Da wir einerseits aus statistischen Vorläufen vorher wissen, dass nur eine kleine Minderheit aufnahmesuchender Fremder Aussicht auf ein Bleiberecht hat, und wir andererseits die bittere Erfahrung gemacht haben, dass die Abschiebung der Großzahl der abgelehnten Bewerber aus vielfältigen Gründen nicht funktioniert, macht es überhaupt keinen Sinn, sie alle erst einmal unkontrolliert ins Land zu lassen und während der Dauer des „Asylverfahrens“ womöglich auch noch Integrationskurse mit ihnen zu veranstalten.

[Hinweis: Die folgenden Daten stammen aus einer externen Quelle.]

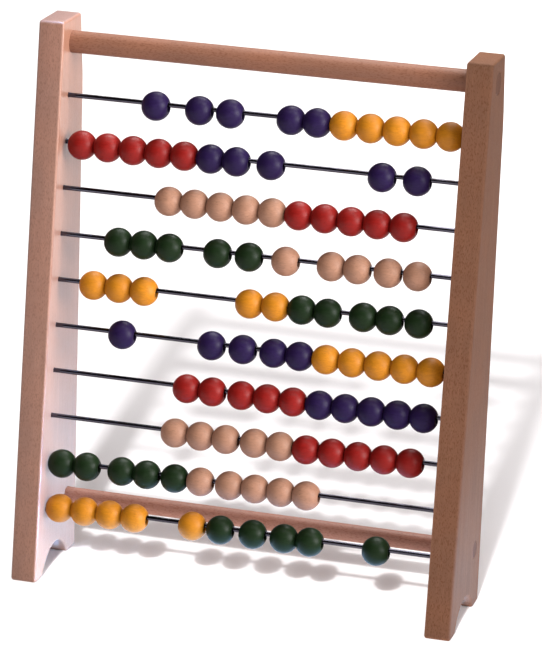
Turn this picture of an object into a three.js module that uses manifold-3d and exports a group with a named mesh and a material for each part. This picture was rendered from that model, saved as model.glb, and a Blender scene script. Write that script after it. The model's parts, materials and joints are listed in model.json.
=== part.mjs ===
// A wooden counting frame (abacus): two tapering side panels, a round top bar, a round
// lower rail at the back, ten steel rods and a hundred turned wooden beads.
// Units are millimetres. X runs along the rods, Y from front to back and Z upwards.
// The origin is on the table, at the middle of the frame's width and depth.

import * as THREE from 'three';
import { mergeVertices } from 'three/addons/utils/BufferGeometryUtils.js';
import Module from 'manifold-3d';

// ---------------------------------------------------------------- driving dimensions

const innerWidth = 276; // between the side panels
const panelThickness = 18;
const panelHeight = 387;
const panelDepth = 83; // at the table
const frontSetback = 41.4; // how far the front edge leans back over the whole height
const rearBendHeight = 341; // the rear edge is upright to here, then leans forward
const rearSetback = 6.2;
const edgeRounding = 1.6;

const frontFootLength = 15.5;
const rearFootLength = 16;
const archHeight = 16; // the round notch that leaves two feet on each panel

const rowCount = 10;
const beadsPerRow = 10;
const beadsPerColour = 5;
const rodDiameter = 3.2;
const rodInset = 16.8; // from the front edge, square to it
const lowestRodUpEdge = 52.9; // from the table, measured along the front edge
const rodPitch = 31.75; // measured along the front edge
const rodSocketDepth = 10;

const beadDiameter = 20;
const beadLength = 18.1;
const beadBoreDiameter = 7.2;

const topBarDiameter = 15.2;
const topBarCentre = { fromFront: 59.4, height: 370.4 };
const lowerRailDiameter = 12;
const lowerRailCentre = { fromFront: 64, height: 43.5 };

const contactGap = 0.3; // left between pieces that touch
const hangingGap = 0.4; // between the top of a rod and the bore of a bead that hangs on it
const beadSag = (beadBoreDiameter - rodDiameter) / 2 - hangingGap;

// facets round each kind of piece
const beadSides = 10;
const beadArcSteps = 4;
const rodSides = 12;
const barSides = 24;
const archSegments = 12;
const roundingSteps = 2;
const mergeDistance = 1e-4;

// The rows from the top. Beads are counted from the left. A bead that isn't named in
// gapBefore touches its left neighbour, or the left panel.
const rows = [
  { left: 'violet', right: 'yellow', gapBefore: { 1: 53, 2: 12.5, 3: 3.5, 4: 24 } },
  { left: 'red', right: 'violet', gapBefore: { 1: 2.5, 8: 6, 9: 58.5, 10: 6 } },
  { left: 'natural', right: 'red', gapBefore: { 1: 66 } },
  { left: 'green', right: 'natural', gapBefore: { 1: 32, 4: 16, 5: 4, 6: 7.5, 7: 13.5, 9: 3, 10: 2 } },
  { left: 'yellow', right: 'green', gapBefore: { 1: 16, 4: 56.5, 8: 6.5, 10: 2 } },
  { left: 'violet', right: 'yellow', gapBefore: { 1: 38.5, 2: 45.5, 3: 4, 4: 3.5 } },
  { left: 'red', right: 'violet', gapBefore: { 1: 86.5, 3: 2.5 } },
  { left: 'natural', right: 'red', gapBefore: { 1: 80, 4: 2 } },
  { left: 'green', right: 'natural', gapBefore: { 3: 7, 5: 2, 7: 2.5 } },
  { left: 'yellow', right: 'green', gapBefore: { 5: 23.5, 6: 2, 7: 5, 8: 4, 10: 28.5 } },
];

// ---------------------------------------------------------------- materials

const finishes = {
  beech: { color: 0xc9a188, roughness: 0.6, metalness: 0 },
  steel: { color: 0x6a6c72, roughness: 0.25, metalness: 1 },
  violet: { color: 0x3a2f78, roughness: 0.4, metalness: 0 },
  yellow: { color: 0xf0a01e, roughness: 0.4, metalness: 0 },
  red: { color: 0xcf2027, roughness: 0.4, metalness: 0 },
  green: { color: 0x1d5a35, roughness: 0.4, metalness: 0 },
  natural: { color: 0xe0b493, roughness: 0.45, metalness: 0 },
};

function namedMesh(name, geometry, finish) {
  const mesh = new THREE.Mesh(geometry, new THREE.MeshStandardMaterial(finishes[finish]));
  mesh.name = name;
  return mesh;
}

// ---------------------------------------------------------------- solids

const wasm = await Module();
wasm.setup();

function toSolid(geometry) {
  const bare = geometry.clone();
  bare.deleteAttribute('normal');
  bare.deleteAttribute('uv');
  const merged = mergeVertices(bare, mergeDistance);
  return new wasm.Manifold(
    new wasm.Mesh({
      numProp: 3,
      vertProperties: new Float32Array(merged.attributes.position.array),
      triVerts: new Uint32Array(merged.index.array),
    }),
  );
}

function toGeometry(solid) {
  const mesh = solid.getMesh();
  const geometry = new THREE.BufferGeometry();
  geometry.setAttribute('position', new THREE.BufferAttribute(mesh.vertProperties, 3));
  geometry.setIndex(new THREE.BufferAttribute(mesh.triVerts, 1));
  const faceted = geometry.toNonIndexed();
  faceted.computeVertexNormals();
  return faceted;
}

// A closed outline of [radius, distance] points, turned about the X axis.
function turnedAboutX(outline, sides) {
  const points = outline.map(([radius, distance]) => new THREE.Vector2(radius, distance));
  const geometry = new THREE.LatheGeometry(points, sides);
  geometry.rotateZ(-Math.PI / 2);
  return geometry;
}

function cylinderAlongX(radius, length, sides) {
  const geometry = new THREE.CylinderGeometry(radius, radius, length, sides);
  geometry.rotateZ(-Math.PI / 2);
  return geometry;
}

// ---------------------------------------------------------------- places

const frontLean = Math.atan2(frontSetback, panelHeight);
const frontY = -panelDepth / 2;
const panelMiddleX = (innerWidth + panelThickness) / 2;
const rodRadius = rodDiameter / 2;
const topBarPlace = [0, frontY + topBarCentre.fromFront, topBarCentre.height];
const lowerRailPlace = [0, frontY + lowerRailCentre.fromFront, lowerRailCentre.height];

// The rods are counted from the top, and their line runs beside the front edge.
function rodPlace(row) {
  const upEdge = lowestRodUpEdge + (rowCount - 1 - row) * rodPitch;
  const y = frontY + upEdge * Math.sin(frontLean) + rodInset * Math.cos(frontLean);
  const z = upEdge * Math.cos(frontLean) - rodInset * Math.sin(frontLean);
  return [0, y, z];
}

// ---------------------------------------------------------------- side panels

function panelOutline() {
  const rearY = frontY + panelDepth;
  const archStart = frontY + frontFootLength;
  const archEnd = rearY - rearFootLength;
  const halfChord = (archEnd - archStart) / 2;
  const archRadius = (halfChord ** 2 + archHeight ** 2) / (2 * archHeight);
  const archCentreHeight = archHeight - archRadius;
  const archHalfAngle = Math.asin(halfChord / archRadius);

  const shape = new THREE.Shape();
  shape.moveTo(frontY, 0);
  shape.lineTo(archStart, 0);
  shape.absarc(
    archStart + halfChord,
    archCentreHeight,
    archRadius,
    Math.PI / 2 + archHalfAngle,
    Math.PI / 2 - archHalfAngle,
    true,
  );
  shape.lineTo(rearY, 0);
  shape.lineTo(rearY, rearBendHeight);
  shape.lineTo(rearY - rearSetback, panelHeight);
  shape.lineTo(frontY + frontSetback, panelHeight);
  shape.closePath();
  return shape;
}

function panelBlank() {
  const geometry = new THREE.ExtrudeGeometry(panelOutline(), {
    depth: panelThickness - 2 * edgeRounding,
    curveSegments: archSegments,
    bevelThickness: edgeRounding,
    bevelSize: edgeRounding,
    bevelOffset: -edgeRounding,
    bevelSegments: roundingSteps,
  });
  geometry.translate(0, 0, edgeRounding - panelThickness / 2);
  const outlineToPanel = new THREE.Matrix4().makeBasis(
    new THREE.Vector3(0, 1, 0),
    new THREE.Vector3(0, 0, 1),
    new THREE.Vector3(1, 0, 0),
  );
  geometry.applyMatrix4(outlineToPanel);
  return geometry;
}

// side is -1 for the left panel and 1 for the right one.
function sidePanel(name, side) {
  let solid = toSolid(panelBlank());
  for (let row = 0; row < rowCount; row += 1) {
    const [, y, z] = rodPlace(row);
    const socket = cylinderAlongX(rodRadius + contactGap, 2 * rodSocketDepth, rodSides);
    socket.translate((-side * panelThickness) / 2, y, z);
    solid = solid.subtract(toSolid(socket));
  }
  const barHoles = [
    [topBarDiameter, topBarPlace],
    [lowerRailDiameter, lowerRailPlace],
  ];
  for (const [diameter, [, y, z]] of barHoles) {
    const hole = cylinderAlongX(diameter / 2 + contactGap, 2 * panelThickness, barSides);
    hole.translate(0, y, z);
    solid = solid.subtract(toSolid(hole));
  }
  const panel = namedMesh(name, toGeometry(solid), 'beech');
  panel.position.x = side * panelMiddleX;
  return panel;
}

// ---------------------------------------------------------------- bars and rods

// Both bars go right through the panels and end flush with their outer faces.
function crossBar(name, diameter, place) {
  const length = innerWidth + 2 * panelThickness;
  const bar = namedMesh(name, cylinderAlongX(diameter / 2, length, barSides), 'beech');
  bar.position.set(...place);
  return bar;
}

function rod(row) {
  const length = innerWidth + 2 * (rodSocketDepth - contactGap);
  const mesh = namedMesh(`rod_${row + 1}`, cylinderAlongX(rodRadius, length, rodSides), 'steel');
  mesh.position.set(...rodPlace(row));
  return mesh;
}

// ---------------------------------------------------------------- beads

// Beads of one colour that touch are one solid: balls with flat ends round one bore.
function beadRun(beadCount) {
  const radius = beadDiameter / 2;
  const boreRadius = beadBoreDiameter / 2;
  const runLength = beadCount * beadLength;
  const flatAngle = Math.acos(beadLength / 2 / radius);
  const outline = [[boreRadius, -runLength / 2]];
  for (let bead = 0; bead < beadCount; bead += 1) {
    const centre = (bead + 0.5) * beadLength - runLength / 2;
    const firstStep = bead === 0 ? 0 : 1;
    for (let step = firstStep; step <= beadArcSteps; step += 1) {
      const angle = flatAngle + (step / beadArcSteps) * (Math.PI - 2 * flatAngle);
      outline.push([radius * Math.sin(angle), centre - radius * Math.cos(angle)]);
    }
  }
  outline.push([boreRadius, runLength / 2]);
  outline.push([boreRadius, -runLength / 2]);
  return turnedAboutX(outline, beadSides);
}

function runName(row, firstBead, lastBead) {
  const start = `row_${row + 1}_bead`;
  return firstBead === lastBead ? `${start}_${firstBead}` : `${start}s_${firstBead}_to_${lastBead}`;
}

function rowOfBeads(row) {
  const { left, right, gapBefore } = rows[row];
  const [, rodY, rodZ] = rodPlace(row);
  const group = new THREE.Group();
  group.position.set(0, rodY, rodZ - beadSag);
  let x = -innerWidth / 2;
  let firstBead = 1;
  for (let bead = 1; bead <= beadsPerRow; bead += 1) {
    const next = bead + 1;
    const runEnds = next in gapBefore || bead === beadsPerColour || bead === beadsPerRow;
    if (runEnds) {
      const beadCount = bead - firstBead + 1;
      const colour = bead <= beadsPerColour ? left : right;
      x += gapBefore[firstBead] ?? contactGap;
      const run = namedMesh(runName(row, firstBead, bead), beadRun(beadCount), colour);
      run.position.x = x + (beadCount * beadLength) / 2;
      group.add(run);
      x += beadCount * beadLength;
      firstBead = next;
    }
  }
  return group;
}

// ---------------------------------------------------------------- the whole frame

const abacus = new THREE.Group();
abacus.add(sidePanel('left_side_panel', -1));
abacus.add(sidePanel('right_side_panel', 1));
abacus.add(crossBar('top_bar', topBarDiameter, topBarPlace));
abacus.add(crossBar('lower_rail', lowerRailDiameter, lowerRailPlace));
for (let row = 0; row < rowCount; row += 1) {
  abacus.add(rod(row));
  abacus.add(rowOfBeads(row));
}

export default abacus;
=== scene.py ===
"""The looks of a wooden counting frame: beech panels and bars, steel rods, turned beads.

Everything is in metres in the CAD frame: X along the rods, Y to the back, Z up.
"""

import json
import math
import random

import bmesh
import bpy
from mathutils import Matrix, Quaternion, Vector


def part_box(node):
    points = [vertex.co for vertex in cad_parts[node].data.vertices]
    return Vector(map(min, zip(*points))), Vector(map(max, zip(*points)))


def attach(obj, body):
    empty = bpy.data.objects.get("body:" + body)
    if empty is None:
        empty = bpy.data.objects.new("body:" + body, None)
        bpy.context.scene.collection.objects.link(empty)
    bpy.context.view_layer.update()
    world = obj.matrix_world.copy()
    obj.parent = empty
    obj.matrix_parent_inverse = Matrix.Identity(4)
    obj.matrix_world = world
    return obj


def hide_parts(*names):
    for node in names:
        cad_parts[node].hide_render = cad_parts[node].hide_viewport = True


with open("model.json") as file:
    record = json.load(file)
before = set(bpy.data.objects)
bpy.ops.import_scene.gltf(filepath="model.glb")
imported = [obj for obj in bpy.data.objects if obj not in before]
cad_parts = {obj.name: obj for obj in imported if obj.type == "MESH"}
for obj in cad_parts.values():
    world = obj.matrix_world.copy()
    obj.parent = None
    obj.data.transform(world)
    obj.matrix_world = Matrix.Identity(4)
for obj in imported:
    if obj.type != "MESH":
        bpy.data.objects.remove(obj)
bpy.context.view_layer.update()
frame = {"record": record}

MM = 0.001

# the axes that wood grain can run along
ACROSS = 0
UP = 2

# ---------------------------------------------------------------- driving sizes

# side panels
EDGE_ROUNDING = 1.7 * MM
EDGE_STEPS = 5
FLAT_RIM = 0.3 * MM
CORNER_RADIUS = 2.4 * MM
CORNER_STEPS = 6
ARCH_STEPS = 28
REAR_BEND_RADIUS = 120 * MM
REAR_BEND_STEPS = 8
FRONT_FOOT_LENGTH = 15.5 * MM
REAR_FOOT_LENGTH = 16 * MM
ARCH_HEIGHT = 16 * MM
FRONT_SETBACK = 41.4 * MM
REAR_SETBACK = 6.2 * MM
REAR_BEND_HEIGHT = 341 * MM
ROD_HOLE_GAP = 0.3 * MM
BAR_HOLE_GAP = 0.06 * MM
SOCKET_DEPTH = 10 * MM
HOLE_SIDES = 40
# how far in from a panel's long edges the painted edge highlight is full, and where it fades out
FULL_SHEEN_REACH = 0.3 * MM
FAINT_SHEEN_REACH = 2 * MM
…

Zumal der Einsatz riesiger Bürokratien für diese Null-Summen-Spielerei nicht geringe zusätzliche Kosten verursacht und die Ämter davon abhält, ihren eigentlichen Aufgaben bei der Verwaltung unseres Gemeinwesens nachzukommen.
Palmer macht das migrationspolitische Grundproblem am enormen Gefälle zwischen Europa und den Krisenregionen im Nahen Osten und in Afrika hinsichtlich aller wesentlichen Lebenschancen – medizinische Versorgung, Bildung, Freiheit, Sicherheit, Wohlstand – deutlich, das eine moralisch nicht auflösbare Spannung erzeuge: „Entweder wir sind bereit, alle diese Errungenschaften mit so unermesslich vielen Menschen zu teilen, dass sie uns zumindest teilweise verloren gehen, oder wir muten den Hilfesuchenden zu, weiterhin in den schwierigen, teilweise unmenschlichen Zuständen in ihren Heimatländern zu leben.“
Der Tübinger OB vertritt die Auffassung, dass uns gar nichts anderes übrig bleibt, als in der Wirklichkeit unserer heutigen Welt diesen Widerspruch auszuhalten. Wenn wir nicht allen helfen können, sollten wir uns anstrengen, denen zu helfen, für die unsere verfügbaren Kräfte ausreichen. Das sei nach den Kriterien vernünftigen Handelns die einzig mögliche Vorgehensweise, die zudem die Chance biete, in dieser für Europa existenziell wichtigen Frage mit den Europäern wieder gemeinsame Sache zu machen. Und damit schimmert auch bei Boris Palmer die Idee eines EU-Migrationsrates durch, dessen Funktionsfähigkeit sich eher im gemeinschaftlichen pragmatischen Handeln beweist, statt im Beharren auf moralischen Imperativen zu scheitern.